How does Egypt fare in this respect? Modern Egyptian history offers only a single instance in which the question of hereditary succession in politics posed itself. When Saad Zaghlul, leader of the 1919 Revolution and leader of the Wafd Party, died in 1929, his nephew, Fathallah Barakat Pasha, was nominated as his successor. There was no reason to doubt Fathallah's political acumen, personal integrity and revolutionary credentials. Wafd leaders, however, openly opposed his candidacy, precisely because they feared establishing a precedent for hereditary succession in government. Instead of Fathallah, therefore, they promoted Mustafa El-Nahhas, who at the time had none of the stature and popularity of Zaghlul's nephew. In a similar spirit, they resisted all attempts on the part of Zaghlul's wife, the highly influential and powerful Safiya Zaghlul, to impose her mandate on the party. While many leaders eventually broke away from the Wafd, the party continued to garner popular support, in large part because the party leadership demonstrated its integrity by averting the dangers inherent in allowing family control over a political party.

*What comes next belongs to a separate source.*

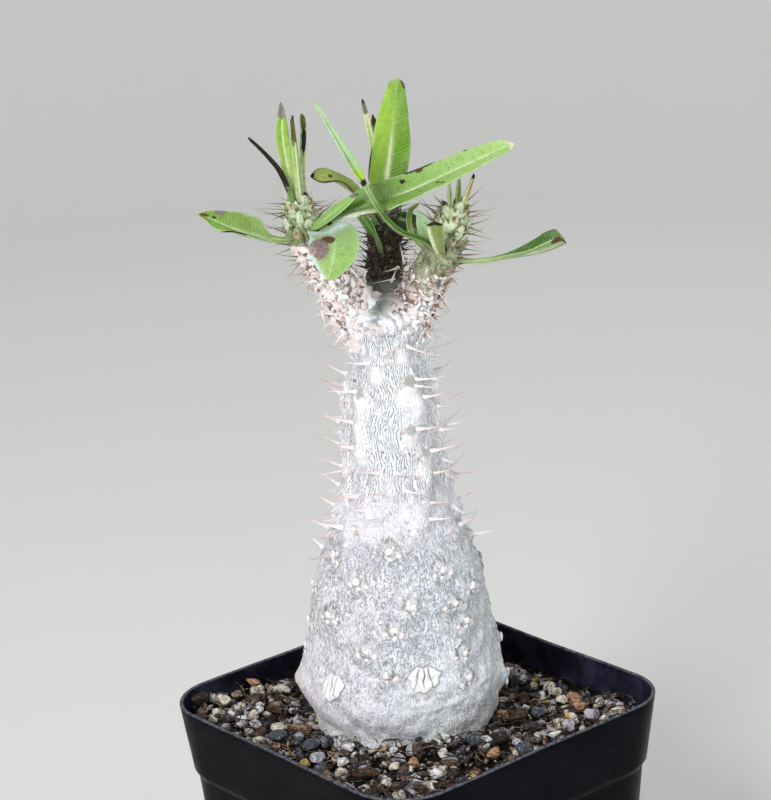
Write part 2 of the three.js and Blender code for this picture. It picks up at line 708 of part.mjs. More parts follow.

Perhaps Egyptians' sensitivity to this issue is rooted in the fact that sectarian, regional and tribal affiliations are alien to society at the level of national politics, where allegiances have always been determined by ideological, or at worst, by class or occupational affiliations. Family and regional affiliations have seldom made themselves felt in politics beyond the local level, where, moreover, they generally remain a secondary consideration. But then, the same applies to the most modern democratic systems in the world, such as those of Great Britain and the US.